Closed mballav closed 1 month ago

mballav commented 1 month ago

Bug Description

I upgraded llama-index and llama-index-core to 0.11.8 and after the upgrade, when I ran the docker image, it threw the following error.

Version

0.11.8

Steps to Reproduce

Upgrade the version to 0.11.8. Make sure all requirements are installed correctly. Run the application docker image. Following error is thrown.

Relevant Logs/Tracbacks

docsearch-worker-1  |   File "/usr/local/lib/python3.11/site-packages/llama_index/core/schema.py", line 27, in <module>
docsearch-worker-1  |     from llama_index.core.utils import SAMPLE_TEXT, truncate_text
docsearch-worker-1  |   File "/usr/local/lib/python3.11/site-packages/llama_index/core/utils.py", line 89, in <module>
docsearch-worker-1  |     globals_helper = GlobalsHelper()
docsearch-worker-1  |                      ^^^^^^^^^^^^^^^
docsearch-worker-1  |   File "/usr/local/lib/python3.11/site-packages/llama_index/core/utils.py", line 65, in __init__
docsearch-worker-1  |     nltk.data.find("tokenizers/punkt_tab")
docsearch-worker-1  |   File "/usr/local/lib/python3.11/site-packages/nltk/data.py", line 539, in find
docsearch-worker-1  |     return FileSystemPathPointer(p)
docsearch-worker-1  |            ^^^^^^^^^^^^^^^^^^^^^^^^
docsearch-worker-1  |   File "/usr/local/lib/python3.11/site-packages/nltk/compat.py", line 41, in _decorator
docsearch-worker-1  |     return init_func(*args, **kwargs)
docsearch-worker-1  |            ^^^^^^^^^^^^^^^^^^^^^^^^^^
docsearch-worker-1  |   File "/usr/local/lib/python3.11/site-packages/nltk/data.py", line 315, in __init__
docsearch-worker-1  |     raise IOError("No such file or directory: %r" % _path)
docsearch-worker-1  | OSError: No such file or directory: '/root/nltk_data/tokenizers/punkt/PY3_tab'
dosubot[bot] commented 1 month ago

To resolve the "No such file or directory: '/root/nltk_data/tokenizers/punkt/PY3_tab'" error after upgrading llama-index and llama-index-core to version 0.11.8, you need to ensure that the NLTK data, specifically the punkt tokenizer, is properly downloaded and accessible. The GlobalsHelper class in the code handles this by downloading the necessary NLTK data if it is not found.

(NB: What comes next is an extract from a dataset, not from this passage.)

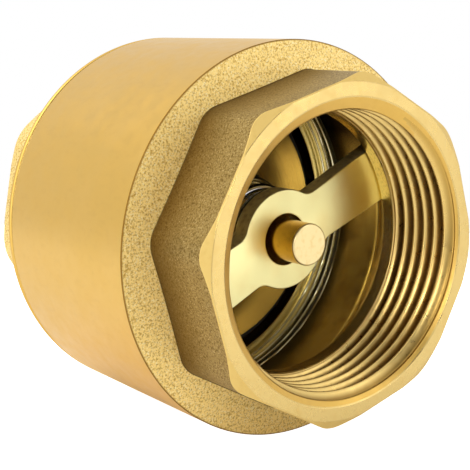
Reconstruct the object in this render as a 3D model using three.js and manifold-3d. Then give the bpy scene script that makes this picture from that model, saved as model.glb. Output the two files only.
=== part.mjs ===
// In-line spring check valve, G 1 1/2 female threads at both ends, DN 40.
//
// Frame: millimetres. +X is the direction of flow and the axis of the valve, +Z is up, and the
// origin is the centre of the inlet end face. Every turned profile is a list of [x, radius]
// points in which the outer wall runs towards +X and the inner wall runs back.
import * as THREE from 'three';
import { mergeVertices } from 'three/addons/utils/BufferGeometryUtils.js';
import Module from 'manifold-3d';

const wasm = await Module();
wasm.setup();

// ---- driving dimensions ---------------------------------------------------------------------

const LENGTH = 67;
const BODY_RADIUS = 33;
const GAP = 0.3; // clearance that stands for two faces touching

// Pipe thread, G 1 1/2 of ISO 228.
const PIPE_PITCH = 2.309;
const PIPE_MINOR = 44.845 / 2;
const PIPE_MAJOR = 47.803 / 2;
const PIPE_DEPTH = 13.4;
const PIPE_START = 0; // from the end face to the middle of a crest, on the +Y side
const MOUTH_RADIUS = 24.55;
const MOUTH_SLOPE = 1.73; // radius lost for each millimetre of depth, a 120 degree countersink
const BORE = 22.1;

// Eight-sided spanner collars.
const ACROSS_FLATS = 53;
const FACE_RADIUS = 26.7; // flat end face, inside the corner chamfer
const CHAMFER_SLOPE = 0.68; // axial fall for each millimetre of radius
const OUTLET_COLLAR = { length: 13.5, cornerRadius: 5.3, turn: -6 };
const INLET_COLLAR = { length: 13.4, cornerRadius: 7, turn: 12.7 };
const SHOULDER_FALL = 1; // draft of the forged shoulders
const SHOULDER_RADIUS = 26.4; // where a shoulder meets the flats of its collar

// Screwed joint between the inlet adapter and the body, M62 x 1.5.
const JOINT_PITCH = 1.5;
const JOINT_SEAM = 16;
const JOINT_NECK = { end: 19.6, radius: 29.2 };
const JOINT_SPIGOT_END = 25.8;
const JOINT_THREAD_END = 30.8;
const O_RING = { section: 0.9, x: 17.9 };

// Chamber, seat and guides.
const CHAMBER = { radius: 30, end: 42.3 }; // from there its roof tapers to the socket
const PORT_RADIUS = 19.5;
const SEAT = { x: 22.9, outer: 22.4, floor: 20.8, recess: 28.2 };
const BAR = { width: 9.2, thickness: 3.3, turn: 24 };
const BOSS = { radius: 8.4, fillet: 3 };
const OUTLET_BRIDGE_FACE = LENGTH - 16.1;
const OUTLET_GUIDE = { rear: 44.5, radius: 5.9, bore: 4.3 };
const INLET_BRIDGE = { face: 16.8, turn: 42.8, boss: 7, bore: 3.4 };

// Disc assembly, shown on its seat.
const SEAL = { radius: 26.4, thickness: 2.3 };
const PLATE = { radius: 24.4, thickness: 1.8 };
const RETAINER = { radius: 17.8, thickness: 1.6 };
const STEM = { radius: 3.5, tip: LENGTH - 10, foot: 4.5, pin: 3, thread: 4, flange: 9 };
const WASHER = { radius: 7.4, thickness: 2, slit: 1.2 };
const NUT = { acrossFlats: 13, thickness: 4 };
const SPRING = { wire: 1.6, base: 11.6, top: 7, turns: 5.5, closed: 0.75 };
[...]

Here is the relevant part of the code that ensures the punkt tokenizer is downloaded:

class GlobalsHelper:
    """Helper to retrieve globals.

    Helpful for global caching of certain variables that can be expensive to load.
    (e.g. tokenization)

    """

    _stopwords: Optional[List[str]] = None
    _nltk_data_dir: Optional[str] = None

    def __init__(self) -> None:
        """Initialize NLTK stopwords and punkt."""
        import nltk

        self._nltk_data_dir = os.environ.get(
            "NLTK_DATA",
            os.path.join(
                os.path.dirname(os.path.abspath(__file__)),
                "_static/nltk_cache",
            ),
        )

        if self._nltk_data_dir not in nltk.data.path:
            nltk.data.path.append(self._nltk_data_dir)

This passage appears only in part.